2.3 Semantic Web (Web 3.0)

Envisioned by Berners-Lee, the Semantic Web aimed to make web data machine-readable through standards like RDF and OWL. The goal was intelligent agents that could understand and connect information autonomously. However, its adoption was hampered by complexity, the lack of a native incentive model for data sharing, and reliance on centralized data silos to maintain integrity.

3. Web3: The Decentralized Web

Web3 proposes a synthesis: a decentralized web where users own their data and identity, applications run on peer-to-peer networks (often blockchains), and trust is established through cryptography and consensus mechanisms rather than central authorities.

3.1 Core Architecture & Principles

The architecture is defined by decentralization, blockchain foundations, cryptographic verification, and token-based economics. It shifts the locus of control from centralized servers to distributed networks of nodes.

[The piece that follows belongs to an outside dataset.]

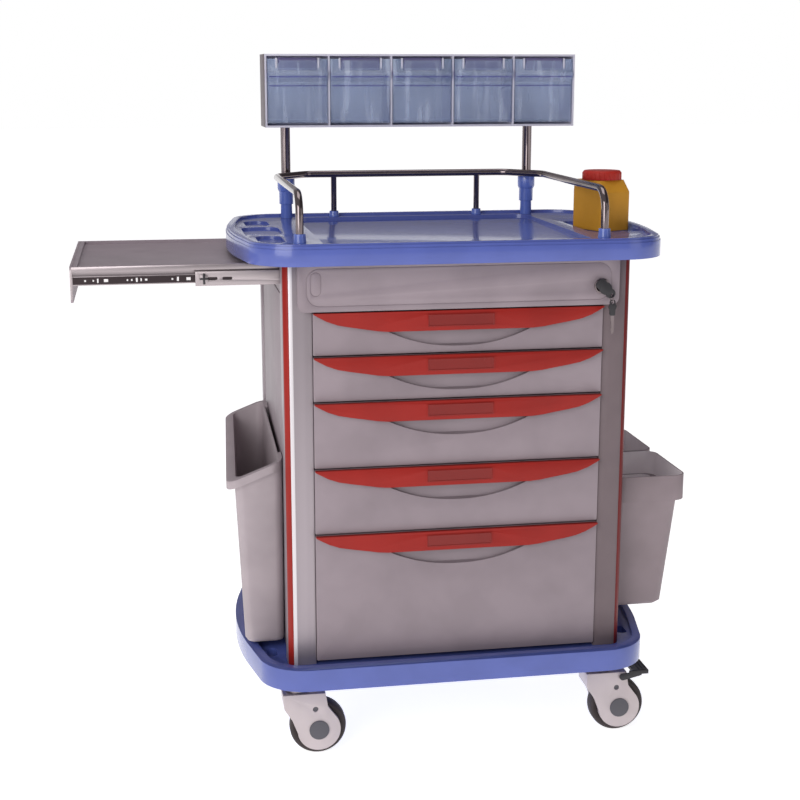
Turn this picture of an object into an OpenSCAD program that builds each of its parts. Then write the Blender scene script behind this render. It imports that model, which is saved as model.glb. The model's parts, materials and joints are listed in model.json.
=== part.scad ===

3.2 Key Technological Components

  • Blockchains: Immutable, distributed ledgers (e.g., Ethereum, Polkadot) that record transactions and state.
  • Smart Contracts: Self-executing code on a blockchain that automates agreements and application logic.
  • Decentralized Storage: Protocols like IPFS and Filecoin for storing data across a peer-to-peer network.
  • Decentralized Identity (DID): Systems that allow users to control their digital identifiers without relying on a central registry.

4. Benefits of Web3

Data Security

Immutable records and cryptographic hashing make data tamper-evident.

User Sovereignty

Users control private keys, enabling true ownership of digital assets and identity.

Censorship Resistance

Decentralized networks are harder for any single entity to shut down or control.

4.1 Enhanced Data Security & Integrity

Blockchain's immutable ledger and consensus mechanisms ensure that once data is recorded, it cannot be altered retroactively without network consensus. This provides a verifiable and tamper-resistant record, crucial for applications like supply chain tracking, voting systems, and financial transactions.

4.2 Improved User Privacy & Data Ownership

Web3 architectures like Zero-Knowledge Proofs (ZKPs) allow users to prove statements about their data (e.g., age > 18) without revealing the underlying data itself. Combined with self-sovereign identity (SSI), this shifts the data ownership model from platforms to individuals.

4.3 Censorship Resistance & Trustless Systems

Applications deployed on decentralized networks lack a central point of failure. Interactions are governed by transparent, auditable smart contract code, reducing reliance on trusting a specific company or intermediary. This fosters innovation in areas like decentralized finance (DeFi) and creator economies.

5. Limitations & Challenges of Web3

5.1 Scalability & Performance Bottlenecks

The "blockchain trilemma" posits the difficulty of achieving decentralization, security, and scalability simultaneously. Major networks like Ethereum have historically struggled with low transaction throughput (e.g., 15-30 TPS) and high fees during congestion, making them unsuitable for high-frequency, low-cost applications. Layer-2 solutions (Rollups, Sidechains) and alternative consensus mechanisms (Proof-of-Stake) are active areas of research to address this.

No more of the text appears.